A marginally stable optical resonator for enhanced atom interferometry

TL;DR

This paper introduces a marginally stable optical resonator design optimized for atom interferometry, enabling high power build-up and robust manipulation of atomic wavepackets through a novel cavity geometry.

Contribution

It presents a new optical resonator configuration that enhances power and stability for atom interferometry applications, including implementation strategies for Large Momentum Transfer Bragg diffraction.

Findings

Optical gains of about 100 are achievable with low-loss optics.

The resonator maintains robustness against longitudinal misalignments.

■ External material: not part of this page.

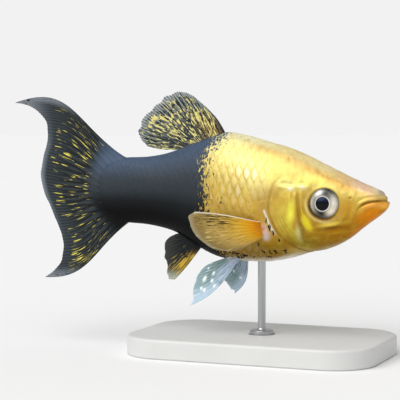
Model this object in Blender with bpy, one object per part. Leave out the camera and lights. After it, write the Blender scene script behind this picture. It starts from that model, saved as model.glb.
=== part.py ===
"""Life-size model of a gold tuxedo molly, swimming, held up by one steel rod on a flat base.

Metres, +Z up. The origin is the middle of the base's underside, straight below the rod.
+X points to the fish's snout, so its left flank is at +Y and its right flank at -Y.
The fish is modelled straight, in its own coordinates, and is bent and lifted into place last.
"""

import math

import bmesh
import bpy
import numpy as np

MM = 0.001

# How the fish is held
ROD_STATION = 8.0 * MM      # where the rod meets the belly, measured along the straight fish
BODY_HEIGHT = 32.0 * MM     # the body's centre line above the floor
BEND_RADIUS = 330.0 * MM    # the swimming curve of the spine, hollow on the right flank

# Gaps between pieces
GAP = 0.3 * MM

# Body surface
BODY_RINGS = 40
RING_POINTS = 28
SECTION_LEAST = 0.05 * MM   # no section of a drawn-in body gets smaller than this
END_CROWDING = 0.09         # how much closer together the rings lie at both ends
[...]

The design facilitates enhanced coherent manipulation of cold atomic ensembles.

Abstract

We propose a marginally stable optical resonator suitable for atom interferometry. The resonator geometry is based on two flat mirrors at the focal planes of a lens that produces the large beam waist required to coherently manipulate cold atomic ensembles. Optical gains of about 100 are achievable using optics with part-per-thousand losses. The resulting power build-up will allow for enhanced coherent manipulation of the atomic wavepackets such as large separation beamsplitters. We study the effect of longitudinal misalignments and assess the robustness of the resonator in terms of intensity and phase profiles of the intra-cavity field. We also study how to implement atom interferometry based on Large Momentum Transfer Bragg diffraction in such a cavity.